Scientists also consider a variety of technosignatures other than radio images, from the sci-fi concept of a Dyson sphere harnessing a whole star’s energy to more relatable technological effects like pollution in a planet’s atmosphere. But the idea of hearing a radio signal from aliens has really stuck in our minds, immortalized in the movie Contact where Jodie Foster listens to a radio telescope with old-school headphones. (It’s worth noting that, unfortunately, real radio telescopes don’t generally work like that–there’s no lightning port to plug in your earbuds.)
Some astronomers are still searching for radio technosignatures (including a repeat of the Wow! signal from the direction of the constellation Sagittarius) such as with the Breakthrough Listen project, using radio telescopes like the Allen Telescope Array in California or the Green Bank Telescope in West Virginia. Yet none of these surveys have yet to find anything more convincing than the Wow! signal, which was both narrowband and at an interesting, possibly specially-chosen wavelength: 21 centimeters, an important wavelength for one of the lines of atomic hydrogen, the most abundant component of the universe.

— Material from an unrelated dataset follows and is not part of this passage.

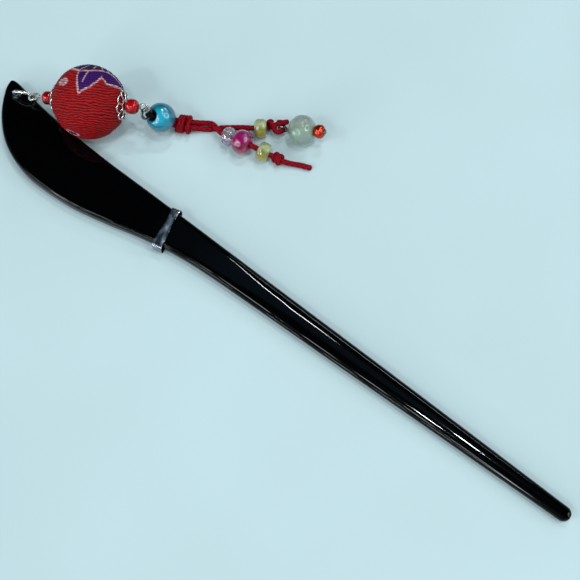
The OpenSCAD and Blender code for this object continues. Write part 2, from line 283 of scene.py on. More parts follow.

At the same time, other astronomers are working to explain the Wow! signal with natural astrophysics. In a recently posted preprint, an international group of astronomers trawled through data archives from Puerto Rico’s Arecibo Observatory, once the largest single dish telescope in the world before its catastrophic collapse in 2020. They found some signals similar to Wow!, but could easily attribute them to clouds of cold hydrogen floating around between stars. As a result, they suggest that the Wow! signal was perhaps an astronomical maser flare, a sudden brightening of one of those clouds due to some nearby cosmic explosion. Rasmussen describes this as “the most compelling hypothesis I’ve heard, but I’d like to find the magnetar/SGR responsible for the maser before I say it was definitely a natural phenomenon.”
As radio SETI searches expand, perhaps we’ll find more of these maser flares or other possible messages from beyond—or maybe, even a repeat of the famed Wow! signal itself.